I hadn’t seen a car in miles and I hadn’t seen a patrol car in three days. So, of course, when I was half way up the hill and in the narrowest part of the road, what should appear at the top of the hill?

You, dear reader, are an excellent guesser.

The officer was alone, rather young, and began slowing as soon as he saw me. He stopped next to me, no room to pull over, set his brake, and started to get out. Even while he was opening the door he began expressing his concern about my walking on the road and especially in this very dangerous spot. I told him I agreed completely, was doing my best to get to past this very dangerous spot, but I had no choice since there were no rides. Along with my words of agreement there was a sincere laugh of admitting he and I could not agree more.

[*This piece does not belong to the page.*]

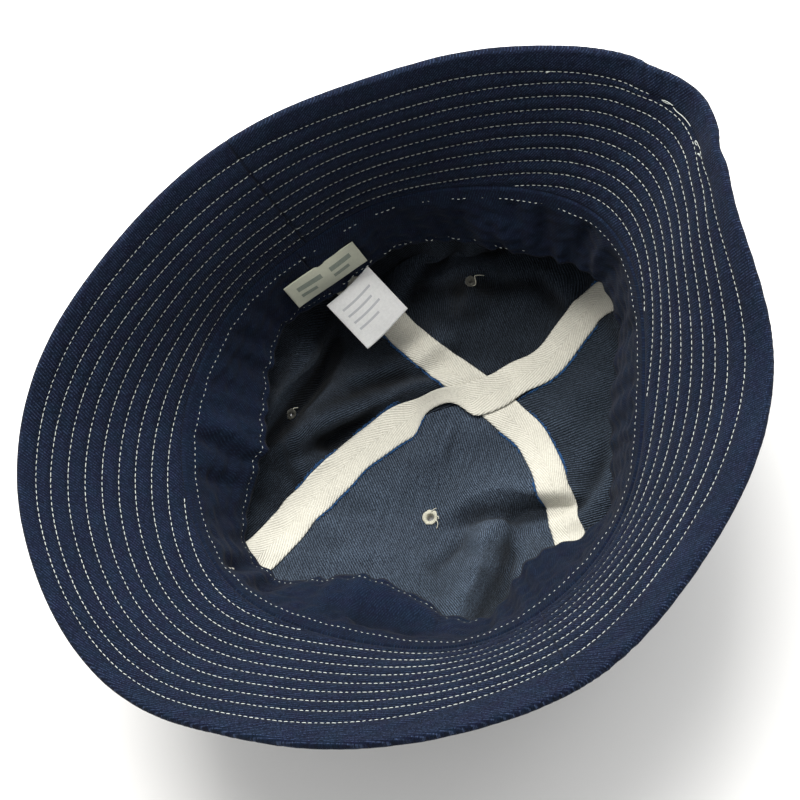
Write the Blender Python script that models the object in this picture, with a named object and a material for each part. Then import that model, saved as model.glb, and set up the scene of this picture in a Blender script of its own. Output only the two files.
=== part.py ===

As I remember he asked what I was up to, to which I replied I was out adventuring and a little road through the Catskills was the perfect place to be. By his fourth sentence he asked a question I remember well: “What’s in the box?”paint box

It was a wooden box, exactly the kind painters carry their paints in, and that’s exactly what I told him was in there.

“Oh. Those are my paints.”

He jumped in, “Do  you work in oils or acrylics?”


He gushed, “How do you get the paints thinned? I’ve just started painting and the paints are too thick when they come out of the tube!”

(This hippie instantly stopped worrying about a big, bad cop hassling hitch hikers!)

I told him about linseed oil and volunteered to show him, waving my box around looking for a place to set it. He motioned to the trunk of his car and I said I didn’t want to scratch it but he indicated that was the last of his worries. So I gently put the box on his car, popped open the lid, and showed him what to look for. cop saw

We both knew we were blocking the road, so he soon thanked me and told me he was sorry—he wished he could give me a ride to Liberty but unfortunately he was heading the other way and had somewhere to get to.

I scooted to the top of the grade, the curious cop being the only vehicle I encountered on the climb.